Rugged housings, proper ingress protection ratings and environmental testing keep hardware working longer. A simple routine cleaning and inspection also helps.

Software Life Cycle Management and Algorithmic Model Drift

Models that power biometric systems can slowly lose accuracy as real-world conditions or user populations change. This is a phenomenon called model drift or “aging.” Over time, a face or fingerprint model trained on older data may not match new input as well, so error rates creep up even when hardware is fine. Researchers have documented a time-based quality drop in artificial intelligence systems, showing why teams need to watch model performance after deployment.

Teams should monitor the inputs of what the model sees, and the outputs of what it predicts. Automated monitoring can spot shifts in feature distributions or rises in false accepts and rejects, and cloud tools now support built-in feature- and prediction-drift checks to raise alerts.

Regulatory Compliance and Data Security Constraints

Regulatory and security rules shape the construction and performance of biometric systems. The EU treats data as a special category and imposes heavy fines for mishandling, while certain states in the U.S. require clear notice and consent.
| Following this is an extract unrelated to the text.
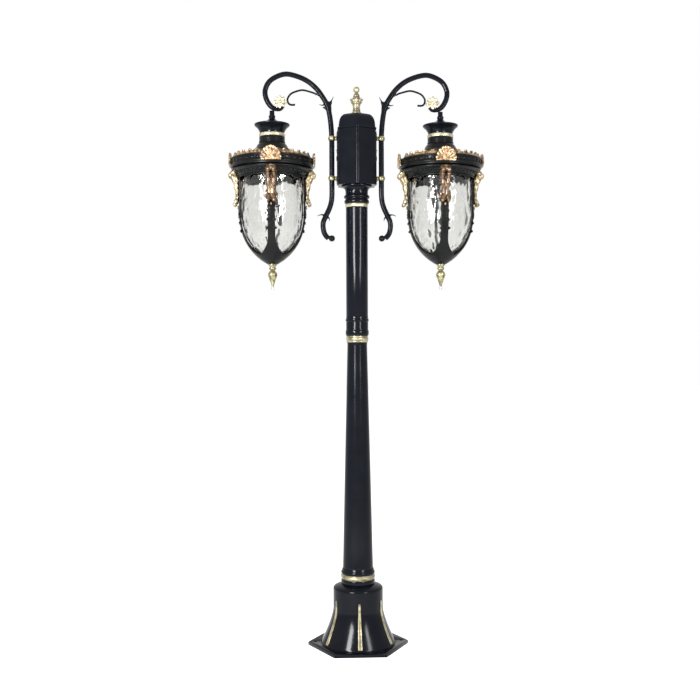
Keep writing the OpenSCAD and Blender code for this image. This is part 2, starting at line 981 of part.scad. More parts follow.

These rules affect daily work, as manufacturers must limit what biometric data they store, obtain lawful consent and document retention and deletion policies. Meanwhile, maintenance teams need auditable logs to show that they followed procedure.

Technical safeguards — such as strong encryption, template protection, or firmware integrity checks — should be standard. Treating compliance as part of the design speeds up audits and incident responses and reduces legal risk.

Building Quality Biometrics

Biometrics manufacturing and maintenance take steady work, but the payoff is clear. Faster, safer and more dependable systems gain people’s trust. By taking the necessary steps while protecting user data, teams can turn common problems into manageable tasks. In the end, practical habits keep biometric systems working well day after day.